Overview

The DESI spectroscopic pipeline is a collection of software designed to efficiently take DESI raw data and produce redshift estimates. This software consists of low-level functions that perform individual processing tasks as well as higher-level tools to collectively run whole steps of the pipeline.

Hardware Constraints

To the extent possible, the DESI instrument has been designed to make analysis straightforward. The spectrographs are isolated from the telescope to improve stability, fiber traces are arranged in bundles which should be independent of each other on the CCD, etc. Because of this, we are able to break up the most expensive analysis steps into small independent pieces, and run those small pieces in parallel.

Computing Infrastructure

The workflow of the spectroscopic pipeline reduces to a set of many tasks that depend on each other. Tasks of different types often have different computational needs and run using a varying number of processes. Although this type of workflow could be run on commercial cloud computing platforms (at significant cost), the primary systems available to the DESI project for analysis are the HPC systems at NERSC. These machines are traditional supercomputers with a high speed interconnect between the nodes.

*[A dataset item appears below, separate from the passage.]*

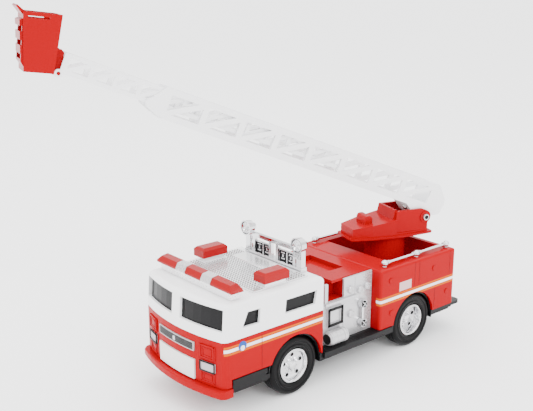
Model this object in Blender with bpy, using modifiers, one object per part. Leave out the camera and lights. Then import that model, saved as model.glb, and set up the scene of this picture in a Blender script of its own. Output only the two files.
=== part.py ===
"""Toy fire engine with a turning, raising and extending ladder.

Frame: +X is the engine's left side, -Y its front and +Z up. The ground is z = 0 and the
origin is the middle of the whole toy's footprint. Dimensions below are in millimetres.
"""
import math

import bmesh
import bpy
from mathutils import Matrix, Vector

MM = 0.001
GAP = 0.3                      # clearance between neighbouring pieces

# Truck, measured from the front axle (y = 0) and the ground (z = 0)
ORIGIN = (26.41, -29.73)        # front axle's middle, seen from the footprint's middle
CAB_HALF = 47.8                # half width of the cab
FRONT_Y = -73.2                # middle of the cab's front
FRONT_RADIUS = 155.0           # the front is bowed in plan
FRONT_RAKE = 0.07             # the windscreen leans back as it rises
CAB_REAR = 26.0
WALL = 2.0                     # shell thickness
FLOOR_TOP = 25.0               # top of the chassis plate
FLOOR_LOW = 18.8
SHELL_LOW = FLOOR_TOP + GAP
BELT_Z = 59.8                  # joint between the red and the white cab shells
ROOF_Z = 86.5
BODY_HALF = 47.5
BODY_FRONT = 89.0
BODY_REAR = 182.0
BODY_TOP = 74.8
WELL_FRONT = 112.0
WELL_REAR = 176.0
WELL_HALF = 37.5
WELL_FLOOR = 50.0
PANEL_X = 36.3                 # inner face of the pump panels
DECK_STEP = 75.0               # riser between the low and the high deck
DECK_LOW = 71.0

BATTERY_Y = (28.8, 85.8)       # outer walls of the battery box

# Wheels
WHEELBASE = 130.5
AXLE_Z = 22.4
TYRE_RADIUS = 22.4
TYRE_X = (31.6, 45.8)
RIM_RADIUS = 13.3
AXLE_RADIUS = 2.0
FRONT_ARCH = 25.5
REAR_ARCH = 24.8
LINER = 1.0
WELL_X = 30.2                  # inner end of a wheel well

# Turntable, measured from its own axis
TURN_Y = 145.0
TURN_YAW = math.radians(-17.8)
PEDESTAL_RADIUS = 17.0
PLATE_Z = (85.0, 86.8)
CHEEK_X = (12.9, 15.4)
CHEEK_TOP = 106.9
HINGE_BACK = 29.7              # hinge axis behind the turning axis
HINGE_Z = 99.6

# Ladder, measured from the hinge: along the ladder, and square to it
LIFT = math.radians(22.0)
RAIL_LOW = 6.2
RAIL_HIGH = 29.4
RAIL = 4.6                     # depth of a rail
BAY = 31.15                    # distance between posts
BAYS = 8
FRAME_X = (9.6, 12.0)
FLY_X = (7.2, 9.2)
FLY_LOW = 13.4
FLY_HIGH = 28.0
FLY_BAY = 18.0
FLY_BAYS = 13
FLY_TIP = 326.2
PIN = (326.4, 12.6)            # basket hinge: along, square

# Basket, measured from its hinge
BASKET_TILT = math.radians(7.0)
BASKET_LOW = -0.3
BASKET_HIGH = 39.6


# ---------------------------------------------------------------- modelling helpers

def make_collection(name):
    """Returns a new collection linked to the scene."""
    group = bpy.data.collections.new(name)
    bpy.context.scene.collection.children.link(group)
    return group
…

The nodes are lightweight and have no local disk. Instead, all nodes share a common Lustre filesystem. SLURM is used for job scheduling, and the machine is used by a variety of workflows and apps across many projects and science domains.

Software Constraints

Given our instrument hardware and computing infrastructure, the spectroscopic pipeline must:

Be able to process DESI data at high concurrency on machines at NERSC. HPC software has further requirements / guidelines:
- Large jobs must not log excessively to stdout/stderr.
- Many processes should not read/write to the same files.
- Python startup time (due to filesystem contention loading shared libraries and modules) must be overcome by some method.
Be robust against failures of individual small tasks. A failure of one task should only cause failures of future tasks that depend on those specific outputs. This fault tolerance is handled automatically with something like Spark. On an HPC system we need to track such failures.
If an individual step/task fails, it must be possible to determine how that step was run and retry it for debugging.
It should be possible to determine the current status of a pipeline and which things have failed.
(Eventually) the pipeline should interface with a database for tracking the state of individual tasks, rather than querying the filesystem.